Benedick agrees to go along with the plan even though his allegiance and friendship belong to Claudio and Don Pedro.
Leonato will also participate because he’s too moved by grief to suggest another plan.
Either way, the Friar is convinced that only a cockamamie scheme can resolve this cockamamie situation.
Everyone except Benedick and Beatrice leave the church. It’s a totally inappropriate time for them to declare their love considering that everyone’s life was just ruined, but Benedick and Beatrice do have a habit of making everything about themselves sometimes.
Benedick approaches Beatrice, who's clearly been crying, and assures her that he considers Hero to be wrongly accused. He asks whether there’s any way he could show his friendship to Beatrice.
The conversation veers in the direction of Beatrice needing a man to avenge Hero, and Benedick is a man. Also, Benedick kind of blurts out that he loves Beatrice, which he admits is strange.
Beatrice is a bit shocked, and she quibbles in her reply, but she says she loves him too. They go on in some not-so-witty back and forth (because nothing in this play makes people boring like the possibility of marriage).
Benedick vows he’d do anything for Beatrice’s love. Beatrice says she actually does need something, and that’s for someone to kill Claudio. Benedick backtracks. He'll do anything for love, but he won't do that.

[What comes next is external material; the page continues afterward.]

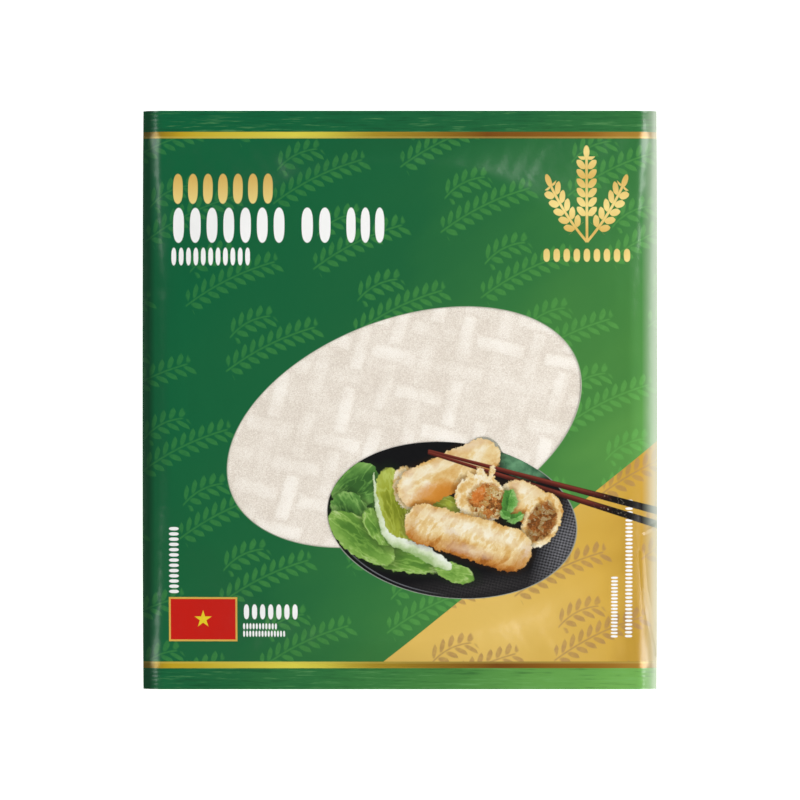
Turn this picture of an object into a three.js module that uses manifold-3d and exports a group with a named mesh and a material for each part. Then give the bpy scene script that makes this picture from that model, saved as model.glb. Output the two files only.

Beatrice declares his love is poor indeed, if he’s not willing to kill her enemy who purposefully waited to denounce Hero until he was in front of the crowd gathered to see the girl married.
Beatrice goes on here, and wishes she were a man, because then she could eat Claudio’s heart in the marketplace. Um.
Beatrice is stricken. Based on Benedick’s hesitation to kill Claudio, she vents that manhood nowadays seems to be more about polite fripperies than action and bravery.
Benedick doesn’t give in to Beatrice’s melodrama until she announces that she’ll die of grieving.
Benedick promises he’ll challenge Claudio to a duel, declaring that Claudio will pay dearly for his wrong against Hero.
Before departing to spread the rumor of Hero’s death, he kisses Beatrice’s hand.